Case Studies: Real-World Examples of CLV Optimization
To further illustrate the impact of Customer Lifetime Value (CLV) optimization, let’s explore three compelling case studies.
- Starbucks: Prioritizing customer satisfaction and consistently delivering an exceptional experience enabled Starbucks to boast an impressive 89% customer satisfaction rate.
This commitment has translated into a remarkable CLTV of $14,099 per customer.
- Netflix: Understanding customer behavior, Netflix addressed the impatience of customers waiting for movies to arrive by introducing instant online streaming.
This move significantly reduced churn to just 4% and resulted in a robust CLTV of $291.25 per customer, with an average subscriber staying for 25 months.
- Crocs: Taking a data-driven and customer-centric approach, Crocs optimized promotions targeted at customers predicted to churn and expanded programs to provide a “no discount” experience for customers who are less price-sensitive.
As a result, they achieved a remarkable 10X revenue increase, demonstrating the power of personalized incentives and differentiated customer experiences.
These case studies highlight the importance of understanding CLTV and implementing strategies to optimize it.
These brands addressed pain points, prioritized customer satisfaction, and tailored their marketing efforts, and successfully increased revenue, customer retention, and overall customer lifetime value.
Embracing a data-driven and customer-centric approach can unlock the full potential of customer relationships, driving sustainable growth for businesses.
Customer Lifetime Value (CLV) is a crucial metric that helps businesses understand the long-term value of their customers.
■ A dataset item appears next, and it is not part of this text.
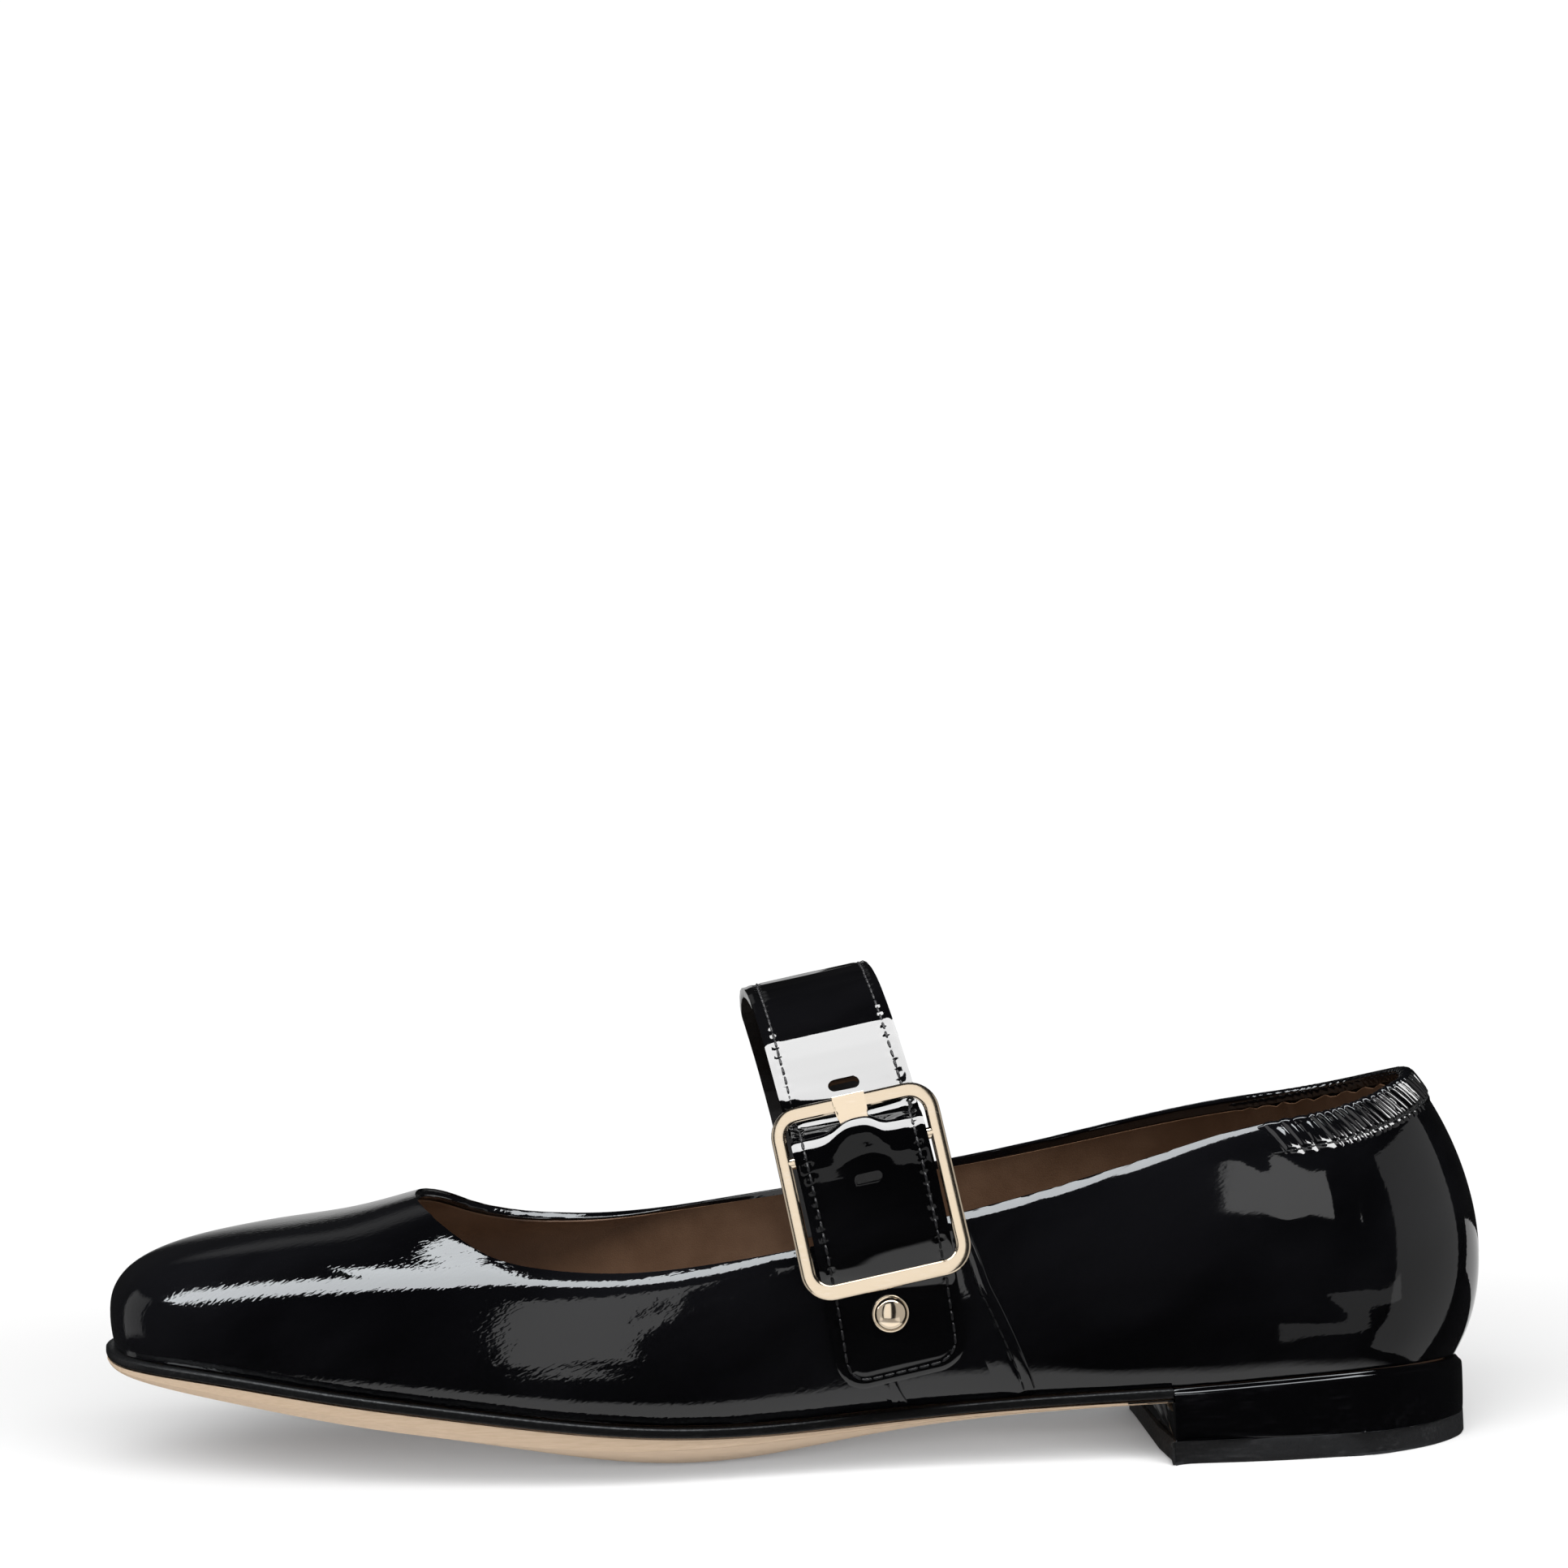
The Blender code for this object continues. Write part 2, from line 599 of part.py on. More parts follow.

Measuring it and implementing strategies to improve it can drive profitability, enhance customer relationships, and fuel sustainable growth.
Remember, providing exceptional customer experiences and fostering loyalty are key ingredients to maximize CLTV and create a thriving business.
Now that you have the knowledge and tools to measure and improve CLTV, it’s time to put these insights into action.
Embrace CLTV as a guiding metric, align your strategies accordingly, and watch your business flourish!